Lately, though, she's gotten more brazen. She's started ending up in our room before we even make it to bed at night. Then, last night, the most brazen step of all. Cory was gone for the evening, and when I went up to bed, I found this little monster snuggled in safe and sound on Cory's pillow on his side of the bed!


Being exhausted from just having a run a PR at a half marathon that morning, I texted Cory to tell him that she was there and that she was his problem when he got home. I crawled in beside her and fell asleep. I know this was probably a really bad parenting choice, but I just didn't have the energy to deal with it. See, the night before that, she'd gotten up four times, including at 4:30am when she'd woken up Molly and they were playing dress-up in Molly's room. The not sleeping thing makes me too tired to effectively deal with the not sleeping thing. It's a total Catch-22.

So, that is where we are in our parenting life now. At a loss and back to obsessively telling everyone about the nighttime sleep habits of my child. I feel I have to constantly apologize for my ever-present Sonic Route 44 drink (caffeine, how I need you), my yawning and the giant black circles under my eyes. I try to explain that Charlotte refuses to sleep during the night and that she doesn't like her bed and that she wants to sleep in our bed and that she wakes up her sister ...

Oh, Target Check-Out Lady, you had better watch out! It looks like I'm headed your way ...

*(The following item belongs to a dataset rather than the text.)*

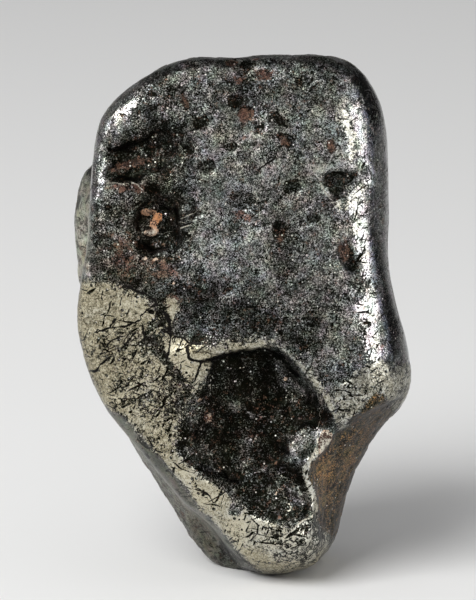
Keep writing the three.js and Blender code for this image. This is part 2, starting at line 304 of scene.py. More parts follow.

O bed! O bed! delicious bed!
That heaven upon earth to the weary head.
~Thomas Hood, Miss Kilmansegg - Her Dream

1 comment:

  1. You know I completely understand! Somehow Penelope has stayed in her bed until 5:30 since we got home from kansas. That's not to say we've had huge struggles getting her to go to bed at 8:00...the stalling techniques are advanced.

    I completely agree about car naps. When people say "oh, she could nap in the car for a little bit," I look at them like they have 2 heads. Even a 10 minute car nap is total sabotage for the afternoon nap.